The first of these lies in the nature of research itself; by ensuring that the demographic samples we study within research projects is in itself inclusive, we are more likely to gain a greater understanding of where equity gaps lie, or are perceived to lie – which is in itself as important for those who may feel they are marginalised – and how we might strive towards a better global society.

The second way in which data and research contribute to inclusion and equity is because anyone can study and interpret them; there should be no barrier to entry for anyone who wants to go into data analytics – and indeed, by encouraging interpretation of data from different societal groups, we will gather different viewpoints on matters of importance – all of which have equal merit.
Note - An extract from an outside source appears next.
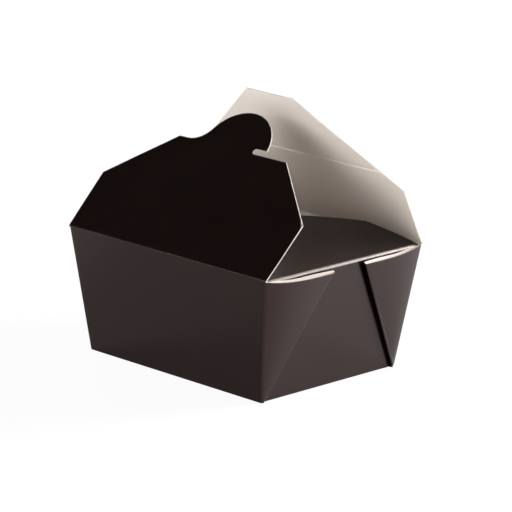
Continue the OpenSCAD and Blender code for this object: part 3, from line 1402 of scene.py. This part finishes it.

Which women inspire you the most?

I believe we can all find inspiration wherever and whenever we need it; for me, the most inspiring attributes – in anyone, not just women – are the ability to give compassion and support to those who need it; the confidence to say “no” when putting ourselves first is going to be more help than anything we could do for another person; and perseverance.

Change and betterment doesn’t just happen to someone or to society – it is down to us as individuals and as a collective to make change happen, and that requires long term vision and dedication to making little changes for the better every day (or most days – let’s be kind here) – and recognising those small changes as the victories they are.

You can connect with Josephine on LinkedIn.

Speaking to all these inspiring women got us feeling hopeful and optimistic about the future. We strive to work with many such inspiring leaders, and from the bottom of our hearts, we want to thank all the women who are taking charge and leading by example to motivate the upcoming generation.

We wish you a very happy International Women’s Day!